A pilgrimage, a farewell, a descent, an embrace (1.3.46-58) #KingedUnkinged

BOLINGBROKE          Lord Marshal, let me kiss my sovereign’s hand

And bow my knee before his majesty,

For Mowbray and myself are like two men

That vow a long and weary pilgrimage;

Then let us take a ceremonious leave

And loving farewell of our several friends.

LORD MARSHAL        The appellant in all duty greets your highness

And craves to kiss your hand and take his leave.

RICHARD                    We will descend and fold him in our arms.

[He descends and embraces Bolingbroke]

Cousin of Hereford, as thy cause is right

So be thy fortune in this royal fight.

Farewell, my blood—which if today thou shed

Lament we may, but not revenge thee dead. (1.3.46-58)

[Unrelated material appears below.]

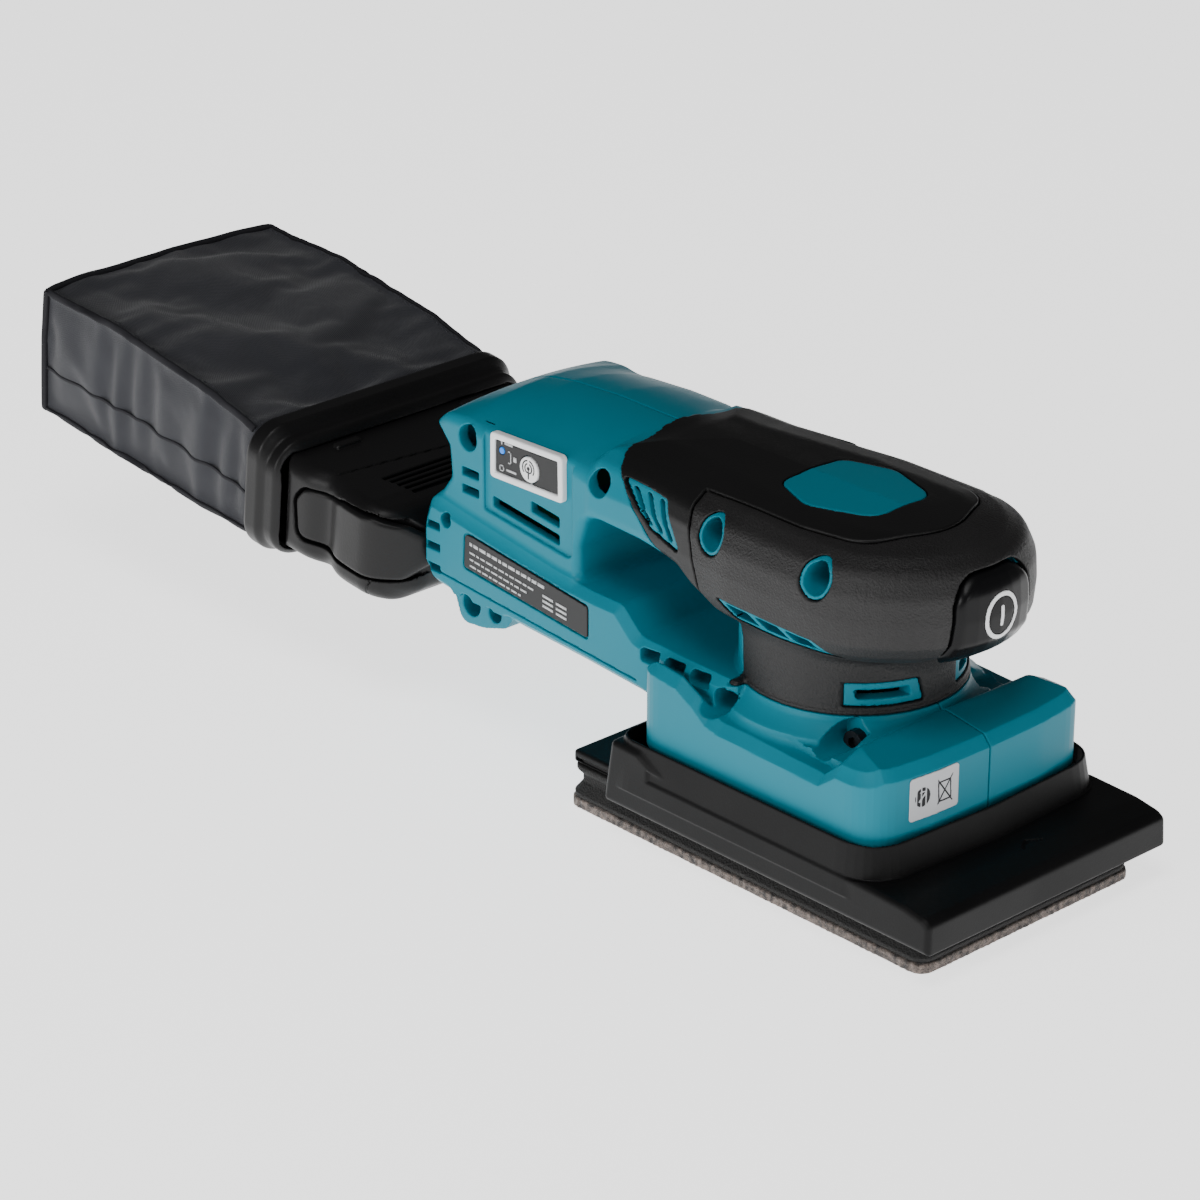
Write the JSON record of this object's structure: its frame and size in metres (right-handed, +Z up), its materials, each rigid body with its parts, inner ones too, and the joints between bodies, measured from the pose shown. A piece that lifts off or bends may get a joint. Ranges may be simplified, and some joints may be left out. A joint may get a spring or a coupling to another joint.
{
  "type": "orbital sander",
  "caption": "Orbital finishing sander with a soft-grip head, loop handle, rectangular orbiting pad under a shroud, and a latched cloth dust bag.",
  "frame": {"origin": "centre of the pad's flat sanding face at the rest position of its orbit", "axes": "+Z up through the head, along the pad face's inward normal; +Y back along the handle towards the dust bag; -Y to the power button; X across the width, with the control panel on -X"},
  "size_m": [0.0972, 0.3748, 0.1027],
  "materials": {
    "teal_plastic": "satin moulded, fine grain",
    "soft_grip": "grained soft grip",
    "black_plastic": "satin moulded",
    "gloss_black": "smooth",
    "felt": "hook cloth backing, speckled",
    "foam": "fine cellular foam rubber",
    "steel": "machined",
    "zinc": "die cast",
    "copper_iron": "wound core",
    "dark_steel": "black oxide",
    "board": "coated board",
    "white_plastic": "smooth",
    "label_dark": "printed film",
    "label_grey": "printed film",
    "led": "clear lens",
    "rubber": "moulded",
    "bag_cloth": "woven twill"
  },
  "bodies": {
    "sander": {"housing_left": "teal_plastic", "housing_right": "teal_plastic", "grip_left": "soft_grip", "grip_right": "soft_grip", "top_grip_panel": "black_plastic", "top_badge": "teal_plastic", "switch_module": "black_plastic", "controller_board": "board", "power_inlet": "black_plastic", "control_bezel": "white_plastic", "control_face": "label_dark", "status_led": "led", "rating_label": "label_dark", "front_label": "label_grey", "duct_seal": "rubber", "stator": "copper_iron", "lower_bearing": "steel", "upper_bearing": "steel", "housing_screw_1": "dark_steel", "housing_screw_2": "dark_steel", "housing_screw_3": "dark_steel", "housing_screw_4": "dark_steel", "housing_screw_5": "dark_steel", "housing_screw_6": "dark_steel", "housing_screw_7": "dark_steel", "housing_screw_8": "dark_steel", "support_post_1": "rubber", "support_post_2": "rubber", "support_post_3": "rubber", "support_post_4": "rubber"},
    "drive": {"eccentric": "zinc", "fan": "black_plastic", "motor_shaft": "steel", "rotor": "dark_steel", "pad_bearing_inner": "steel"},
    "pad": {"hook_felt": "felt", "foam_pad": "foam", "base_plate": "black_plastic", "pad_shroud": "black_plastic", "pad_bearing_outer": "steel"},
    "button": {"power_button": "gloss_black"},
    "wireless": {"wireless_button": "white_plastic"},
    "dust_box": {"box_head": "black_plastic", "box_frame": "black_plastic", "dust_bag": "bag_cloth", "bag_wire": "steel", "latch_pin_left": "steel", "latch_pin_right": "steel"},
    "left_lever": {"latch_left": "black_plastic"},
    "right_lever": {"latch_right": "black_plastic"}
  },
  "joints": [
    {"name": "shaft_spin", "type": "hinge", "parent": "sander", "child": "drive", "pos_m": [0, -0.0015, 0.05], "axis": [0, 0, 1], "continuous": true, "deforming": ["support_post_1", "support_post_2", "support_post_3", "support_post_4"]},
    {"name": "pad_turn", "type": "hinge", "parent": "drive", "child": "pad", "pos_m": [0, 0, 0.0174], "axis": [0, 0, 1], "continuous": true},
    {"name": "button_press", "type": "slide", "parent": "sander", "child": "button", "axis": [0, 1, 0], "range_m": [0, 0.002], "stiffness_N_per_m": 900, "springref_m": -0.001},
    {"name": "wireless_press", "type": "slide", "parent": "sander", "child": "wireless", "axis": [1, 0, 0], "range_m": [0, 0.0005], "stiffness_N_per_m": 1500, "springref_m": -0.0003},
    {"name": "box_slide", "type": "slide", "parent": "sander", "child": "dust_box", "axis": [0, 0.9936, 0.1132], "range_m": [0, 0.06]},
    {"name": "left_latch", "type": "hinge", "parent": "dust_box", "child": "left_lever", "pos_m": [-0.0443, 0.16183, 0.05306], "axis": [0, -0.1132, 0.9936], "range_deg": [-4, 0], "stiffness_Nm_per_rad": 0.2, "springref_deg": 5.73},
    {"name": "right_latch", "type": "hinge", "parent": "dust_box", "child": "right_lever", "pos_m": [0.0443, 0.16183, 0.05306], "axis": [0, -0.1132, 0.9936], "range_deg": [0, 4], "stiffness_Nm_per_rad": 0.2, "springref_deg": -5.73}
  ],
  "couplings": [
    {"joint": "pad_turn", "follows": "shaft_spin", "ratio": -1}
  ]
}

This is where things start to get much more interesting… Bolingbroke is going off-script and starting to seize the initiative here. It’s clever, because he starts by asking for the opportunity to perform, once again, his loyalty—but by asking a favour, requesting a moment of proximity and intimacy with King Richard, in which he will kneel before him and kiss his hand. Everyone is in their allotted place, at this moment, and Bolingbroke wants to disrupt that picture. And Bolingbroke also introduces a simile into a scene which thus far has been formal, straightforward, and literal: he says that he and Mowbray are like two men that vow a long and weary pilgrimage. It’s a vivid but unexpected and counterintuitive image for judicial combat, temporally extended, spiritually inflected. It makes it even more serious, more personal and existential, not least because it is the pilgrimage itself which is imagined as weary, rather than (or as well as) those who undertake it. Bolingbroke’s speech here is also a version of that traditionally associated with Roman gladiators—ave Imperator, morituri te salutant, Hail Emperor, those who are about to die salute you—but here it’s Christianised. Bolingbroke is contemplating not only the fight which awaits him, but the possibility of death, and declares his readiness for it. He and Mowbray must take their leave of their friends, and here he’s drawing attention to the fact that Richard is not only more supportive of him, but is also a blood relation, friend meaning family.

The Lord Marshal, perhaps, asserts the fact that he’s the one in charge here (and, after all, Bolingbroke very correctly made his request through him), relaying that request to the King. But Richard responds every bit as enthusiastically, even fulsomely, as Bolingbroke could wish. He’s characteristically lofty, using the royal we of which he is so fond. But he descends. He comes down from his throne, from his dais. He lowers himself, comes down to the level of Bolingbroke, Mowbray, the people. That movement of descent, willing and unwilling, returns again and again in the play. Here Richard is magnanimously in control, embracing his cousin, folding him in his arms (our arms; this is a sovereign’s embrace, not merely a cousin’s), and unambiguously stating that he believes that Bolingbroke is in the right in his quarrel with Mowbray. But there’s a sting (as there usually is, with Richard): Bolingbroke is his blood, absolutely, they’re kin. But if Bolingbroke loses, and dies in this fight, Richard isn’t going to avenge his death, although he may shed a tear. His own loyalty and family feeling will go only so far.

Interestingly (well, I think so) this 3-way exchange is thirteen lines long and ends in a couplet. If the embrace represents a pause (the stage direction is editorial) then there’s a semi-sonnet-like thing here, sort of, a key moment which is also a semi-discrete unit.